For now, that’s not happening enough, he said. Part of the reason is businesses fear they’ll become targets of regulators.

“The Federal Trade Commission is fining companies who haven’t even been breached because somebody in government has decided that their security protocols aren’t good enough,” said Ridge. “Maybe the FTC should work with the OPM (U.S. Office of Personnel Management) before they start fining companies.”

In June 2015, the Office of Personnel Management announced that it had suffered a data breach that may have exposed the records of about 20 million people, mostly current and former government employees.

Cyber attacks have grabbed headlines over the past few years, with high profile breaches at Target, Home Depot, Sony and elsewhere highlighting the growing threat.

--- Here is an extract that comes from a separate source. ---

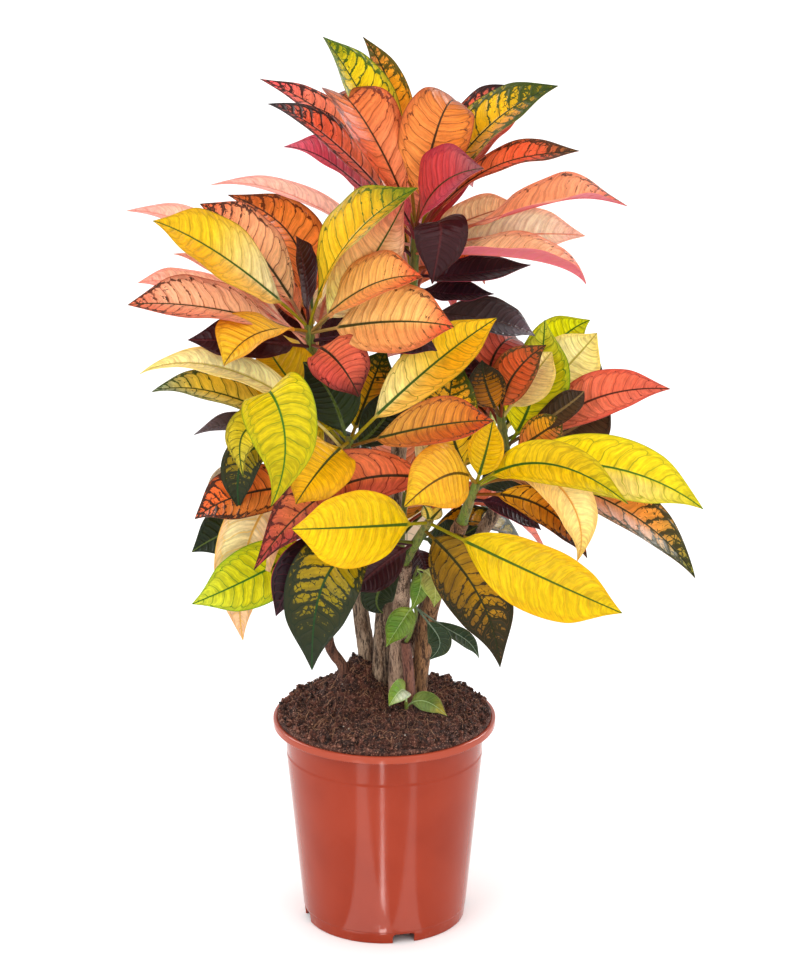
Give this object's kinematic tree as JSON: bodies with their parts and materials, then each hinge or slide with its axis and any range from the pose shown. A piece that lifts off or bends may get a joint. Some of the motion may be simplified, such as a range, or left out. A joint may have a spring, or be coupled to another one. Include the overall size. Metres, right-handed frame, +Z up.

A study by research firm Ponemon Institute found data breaches on average cost organizations $6.5 million in damages this year — up $600,000 from last year.

Ponemon only counts breaches where 100,000 or fewer records were compromised. Extreme breaches such as Target are excluded so they don’t skew the data.

Technology to identify the perpetrators of cyberattacks — called attribution — is getting better, said Ridge. While organized crime is behind some data breaches, nations also are believed to be behind several cyberattacks in the U.S.

President Barack Obama has signed an executive that gives the government authority to respond to state-sponsored cyberhacks with sanctions or other measures, said Ridge.

“I think it is about time,” he said. “Until we push back, and I am going to leave it to the president to decide how we push back, they will keep doing it.”